The composition and geographical distribution of deposits

The banking deposits have been permanently and considerably increasing during the process of financial liberalization. Analyzing the deposit structure in 1997, 74.2% of the total deposits were short term, followed by checking accounts (16.8%) and the long-term deposits (11.2%). It is possible that this structure reflects certain public fear of placing their money in long-term deposits, especially after the financial bankruptcies that have occurred since 1995.

The participation of banks in the structure of the deposits also confirms the oligopolistic character of the financial market. In 1998, among the five principal banks that managed 83.8% of the total deposits in checking accounts, the Banco Agrícola and the Banco Cuscatlán managed more than 50% of these accounts.

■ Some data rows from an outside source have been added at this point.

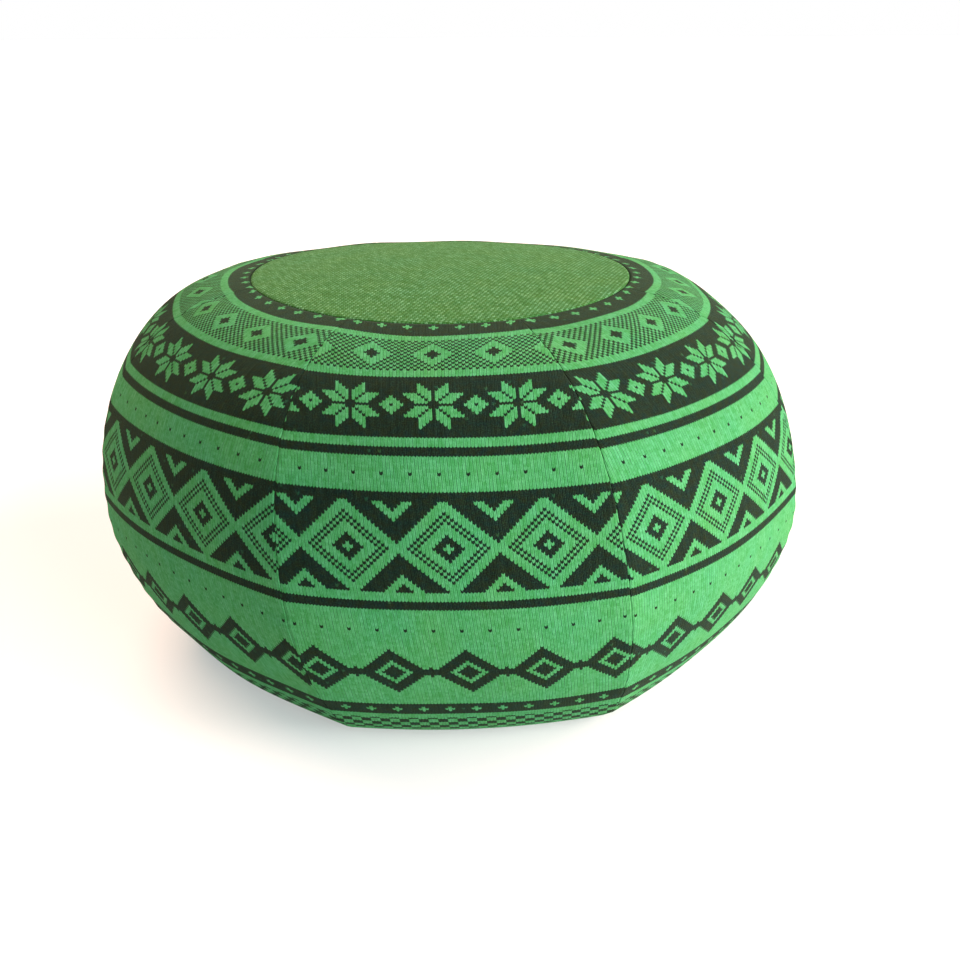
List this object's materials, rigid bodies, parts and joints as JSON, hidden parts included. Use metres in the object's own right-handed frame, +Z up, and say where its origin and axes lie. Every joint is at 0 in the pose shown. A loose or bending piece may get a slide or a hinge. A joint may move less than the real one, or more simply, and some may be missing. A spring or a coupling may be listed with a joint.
{
  "type": "knitted pouf",
  "caption": "Low round floor pouf: knitted patterned gores sewn round a plain flecked top panel, firmly filled, flat where it rests.",
  "frame": {"origin": "on the floor, under the middle of the pouf's box", "axes": "+Z up through the top panel; -Y towards the front gore; +X to that gore's right as seen from the front"},
  "size_m": [0.5278, 0.527, 0.2685],
  "materials": {
    "patterned_knit": "two-colour fine wool knit, green and near-black, lightly felted, matt",
    "flecked_knit": "salt-and-pepper fine wool knit in the same two yarns, matt",
    "base_knit": "plain fine wool knit, matt"
  },
  "bodies": {
    "root": {"gore_1": "patterned_knit", "gore_2": "patterned_knit", "gore_3": "patterned_knit", "gore_4": "patterned_knit", "gore_5": "patterned_knit", "gore_6": "patterned_knit", "gore_7": "patterned_knit", "gore_8": "patterned_knit", "top_panel": "flecked_knit", "base_panel": "base_knit"}
  },
  "joints": []
}
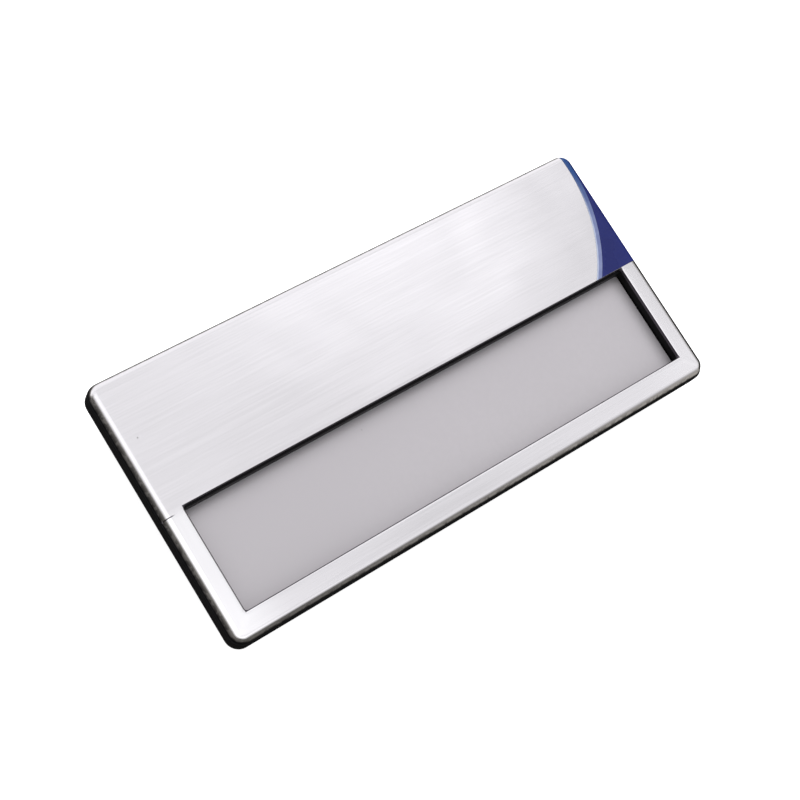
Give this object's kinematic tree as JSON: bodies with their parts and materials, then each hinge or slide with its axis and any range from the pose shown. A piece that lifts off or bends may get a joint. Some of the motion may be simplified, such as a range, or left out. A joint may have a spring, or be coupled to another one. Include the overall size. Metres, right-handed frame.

Analyzing the structure of deposits geographically, one observes an important concentration in four of the fourteen departments of the country. In 1998, San Salvador, La Libertad, Santa Ana and San Miguel held 91% of the checking accounts, while 47% of the total users of the commercial banking system were concentrated in the department of San Salvador alone.

The composition and placement of credit

The loans granted by the commercial banks have been increasing since the privatization of the state banks. They went from 26.513 billion colons in 1994 to 30.041 billion in 1998, with a growth rate of approximately 11.7%.

The strong concentration of loans among the five most important banks of the system is also noteworthy. The Banco Agrícola, with 8.141 billion colons in it loan portfolio in September of 1998, represented 19.3% of total loans and the Banco Cuscatlán, with 7.903 billion colons, represented 20.5%, meaning that 39.8% of the total was accumulated in the two banks. If we include the loans made by the Banco de Comercio, Banco Salvadoreño and Banco de Desarrollo, these five banks represent 67.3% of loans.

Reviewing the terms of the loans made by the principal banks of the system, it can be seen that, on average, 86% of loan portfolios represented loans of up to three years, which is considered short term, while 6.1% were medium term (3 to 5 years) and 6.9% were long term.

The placement of credit in terms of the total amount granted has increased by 119.3% between 1992 and 1997. The sectors that have showed the greatest growth are commerce (252.8%), services (783.8%) and construction (183.8%), while the agricultural sector has experienced an important decrease in the use of credit during this same period. It is evident that the commercial banks have influenced the placement of credit, privileging non-productive sectors to the detriment of the sectors that have traditionally constituted the most important sources of value-added generation, foreign exchange and employment.

The lines of credit established by the private banks are financed by diverse sources: their own funds, funds from the Multisectorial Investment Bank and other sources. In general they are used to grant personal loans, mortgages, microenterprise loans, rotating credit funds and special credit lines. During the period 1990-1997, only 16.2% of the total loan amount was granted to small and medium-scale enterprises, and the individual loan amounts were quite reduced -- less than 500,000 colons -- with the exception of those oriented towards industry, agroindustry and construction.

Loans for environmental activities are included in credit lines for new perennial crops, for the planting of new areas of tree-based crops (primarily coffee) and for environmental recovery and conservation. This last credit line only represented 4.1% of loans for the environment, or 3.2 million colons, representing only 0.06% of the total loan portfolio of the Multisectoral Investment Bank.